1) Creating an s3 bucket

I have already created an s3 bucket storage named 'tf.state-bucket' with 'bucket versioning' enabled using the terraform file s3.tf.

resource "aws_s3-bucket" "remote_s3_bucket" {
        bucket          =       "tf.state-bucket"
        acl             =       "private"
    versioning {
        enabled         =       true
     }
    tags = {
        Name            =       "tf.state-buket"
    }
}

alt text

2) Creating a DynamoDB

Now, we need to create a DynamoDB using the terraform file 'dynamo.tf' to power terraform to lock your state for all operations that could write state. This prevents multiple people attempting to make change to the same file which could result in a possible data loss or corruption.

resource "aws_dynamodb_table" "dynamodb-tf-state-lock" {
        name            = "terraform-lock"
        hash_key        = "LockID"
        read_capacity   = 5
        write_capacity  = 5

  attribute {
        name            = "LockID"
        type            = "S"
  }
depends_on              = [aws_s3_bucket.remote_s3_bucket]
}

You can disable state locking for most commands with the -lock flag but it is not recommended.

3) Setting up the Backend

Now, add the following code in your main.tf terraform file in the working directory.

terraform {
        backend "s3"{
        bucket      = "tf.state-bucket"
        key         = "terraform.tfstate"
        region      = "ap-south-1"
        encrypt     = false
        dynamodb_table = "terraform-lock"
        }
}

Key is the /path/to/the/state/file/terraform.tfstate in s3 bucket.
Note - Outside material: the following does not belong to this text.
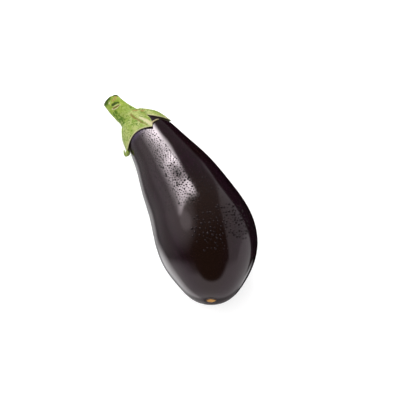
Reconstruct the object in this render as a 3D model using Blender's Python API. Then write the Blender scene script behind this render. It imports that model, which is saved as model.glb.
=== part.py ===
"""A picked eggplant, lying on its side on a small flat spot under its weight.

The frame has +Z up and the floor at z = 0. +X runs from the cut stem towards the blossom end, and the
origin is at the bottom centre of the whole object's box. Everything is shaped along one bowed
centreline: the fruit is a skin of round sections on it, the calyx is a cap that follows the fruit's
shoulder and runs into the stem, and the blossom scar is a corky button in the far end.

A place on the fruit is given by a share of the centreline, 0 at the shoulder and 1 at the blossom
end, and by an angle round it: 0 degrees faces +Y, 90 faces up and 180 faces -Y.
"""

import math
from collections import namedtuple

import bmesh
import bpy
import numpy as np
from mathutils import Matrix, Vector

MM = 0.001

# The fruit.
FRUIT_LENGTH = 197.6 * MM
# Share of the centreline, and the section's radius there in millimetres.
FRUIT_RADII = (
    (0.03, 15.8),
    (0.10, 22.8),
    (0.22, 27.9),
    (0.36, 34.6),
    (0.50, 39.1),
    (0.64, 43.5),
    (0.78, 40.9),
    (0.90, 29.0),
    (0.97, 17.7),
)
SHOULDER_HEADING = 11.7
BLOSSOM_HEADING = -25.3
BEND_POWER = 1.26
FLUTES = 5
FLUTE_DEPTH = 0.016
FLUTE_REACH = 0.5
SIDE_SWELL = 0.008
SIDE_LEAN = 0.059
FRUIT_RINGS = 46
FRUIT_SIDES = 56
CENTRELINE_STEPS = 400

# How it lies.
NECK_DIP = 8.7
FLAT_DEPTH = 0.5 * MM

# The blossom scar and the dimple that holds it.
DIMPLE_RADIUS = 9.0 * MM
DIMPLE_DEPTH = 0.9 * MM
SOCKET_RADIUS = 4.6 * MM
SOCKET_DEPTH = 1.0 * MM
SCAR_RADIUS = 4.1 * MM
SCAR_RISE = 0.35 * MM
SCAR_SIDES = 28

# The calyx: each lobe's angle in degrees, its reach over the skin from the shoulder's middle in
# millimetres, how far its tip curls up off the skin, and how thick it is where it leaves the flare.
LOBES = (
    (186.0, 39.0, 4.4, 5.6),
    (91.0, 39.6, 0.8, 4.2),
    (10.0, 31.0, 0.9, 2.9),
    (312.0, 33.0, 0.2, 4.0),
    (245.0, 34.0, 0.2, 4.2),
)
# The notch that follows each lobe, in the same order: angle, reach, and the power that shapes both of
# its flanks. Above 1 it is a round bay, and below 1 a sharp cleft.
NOTCHES = (
    (136.0, 31.8, 2.2),
    (77.0, 16.0, 0.42),
    (341.0, 23.0, 1.6),
    (278.0, 24.0, 1.6),
    (215.0, 26.0, 1.7),
)
COLUMNS_PER_FLANK = 7
NECK_RADIUS = 24.0
FLARE_REACH = 17.0 * MM
FLARE_SHARE = 0.75
FLARE_PULL = 9.0 * MM
FOOT_BULGE = 2.0
SKIN_GAP = 0.45 * MM
NOTCH_THICKNESS = 4.0 * MM
EDGE_THICKNESS = 0.8 * MM
KEEL_RISE = 0.9 * MM
UNDERSIDE_SHARE = 0.45

# The stem: how far it stands out of the shoulder, its radii, and how it bends on from the fruit.
STEM_LENGTH = 37.4 * MM
STEM_TIP_RADIUS = 7.5 * MM
STEM_FOOT_RADIUS = 11.8 * MM
STEM_FOOT_HEADING = 35.0
STEM_TIP_HEADING = 12.0
STEM_RISE = 9.0
STEM_RIDGE = 0.045
STEM_RIM = 0.7 * MM
STEM_FOOT = 14 * MM

STEM_RINGS = 8
FLARE_RINGS = 7
LOBE_RINGS = 8
LINING_RINGS = 10

SKIN_COLOUR = (0.022, 0.009, 0.017)
CALYX_COLOUR = (0.27, 0.38, 0.10)
SCAR_COLOUR = (0.56, 0.32, 0.11)


def spline_through(points):
    """A curve through (x, y) points, as a function of x, whose bend changes smoothly all along it."""
    xs, ys = (np.array(values, float) for values in zip(*points))
    count = len(xs)
    steps = np.diff(xs)
    slopes = np.diff(ys) / steps
    system = np.eye(count)
    wanted = np.zeros(count)
    for i in range(1, count - 1):
        system[i, i - 1 : i + 2] = steps[i - 1], 2 * (steps[i - 1] + steps[i]), steps[i]
        wanted[i] = 6 * (slopes[i] - slopes[i - 1])
    bends = np.linalg.solve(system, wanted)

    def at(x):
        i = int(np.clip(np.searchsorted(xs, x) - 1, 0, count - 2))
        h, left, right = steps[i], xs[i + 1] - x, x - xs[i]
        bent = (bends[i] * left**3 + bends[i + 1] * right**3) / (6 * h)
        return bent + (ys[i] / h - bends[i] * h / 6) * left + (ys[i + 1] / h - bends[i + 1] * h / 6) * right

    return at


def turn_of(share):
    """The share of the centreline as an angle from 0 to pi, which opens both domed ends out."""
    return math.acos(1 - 2 * min(max(share, 0.0), 1.0))


RADIUS_AT_TURN = spline_through(
    [(0.0, 0.0), *((turn_of(share), radius * MM) for share, radius in FRUIT_RADII), (math.pi, 0.0)]
)


def heading_at(share):
    """The centreline's direction in the level plane, in radians from +X towards +Y."""
    return math.radians(SHOULDER_HEADING + (BLOSSOM_HEADING - SHOULDER_HEADING) * share**BEND_POWER)


def centreline():
    """Places along the fruit's centreline from the shoulder, as an array of shares and one of points."""
    shares = np.linspace(0, 1, CENTRELINE_STEPS + 1)
    middles = (shares[:-1] + shares[1:]) / 2
    headings = np.array([heading_at(share) for share in middles])
    steps = np.column_stack([np.cos(headings), np.sin(headings)]) * FRUIT_LENGTH / CENTRELINE_STEPS
    return shares, np.vstack([[0, 0], np.cumsum(steps, axis=0)])


SHARES, LINE = centreline()


def radius_at(share, angle):
    """The section's radius: round, with flutes that fade away from the neck and a belly that leans to +Y."""
    plain = max(RADIUS_AT_TURN(turn_of(share)), 0.0)
    fade = max(0.0, 1 - share / FLUTE_REACH) ** 2
    flutes = FLUTE_DEPTH * fade * math.cos(FLUTES * angle + 0.6)
    swell = SIDE_SWELL * math.sin(3 * angle + 4 * share) * math.sin(math.pi * share)
    lean = SIDE_LEAN * math.sin(2 * math.pi * share) * math.cos(angle)
    return plain * (1 + flutes + swell - lean)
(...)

  • After deploying, terraform will create a state file called 'terraform.tfstate' in the bucket 'tf.state-bucket'.
  • The parameter dynamodb_table above is used for locking and consistency checking, to prevent concurrent operations in a single workspace.

4) Ready to go

Now, the configurations need reinitialization as we have made a change. So we have to run :

terraform init

with either the "-reconfigure" or "-migrate-state" flags to use the newly changed configuration.

Output:

root@AG:~/terraform# terraform init -reconfigure

Initializing the backend...

Successfully configured the backend "s3"! Terraform will automatically
use this backend unless the backend configuration changes.

Initializing provider plugins...
- Reusing previous version of hashicorp/aws from the dependency lock file
- Using previously-installed hashicorp/aws v3.56.0

Terraform has been successfully initialized!

Now, inorder to validate the terraform files, run the following command:

terraform validate

Now, inorder to create and verify the execution plan, run the following command:

terraform plan

Now, let us executes the actions proposed in a Terraform plan by using the following command:

terraform apply

Upon checking our s3 bucket again, we could see that the tfstate file has appeared in it.

alt text

Upon checking our local end, we could verify that the tfstate file existing in local hand has become empty.

root@AG:~/terraform# ls -l | grep terraform.tfstate
-rw-r--r-- 1 root root    0 Sep  2 23:08 terraform.tfstate

Conclusion:

The terraform writes the details of its states directly to a remote data store with versioning enabled, thereby makes it easier to manage as well as more secure.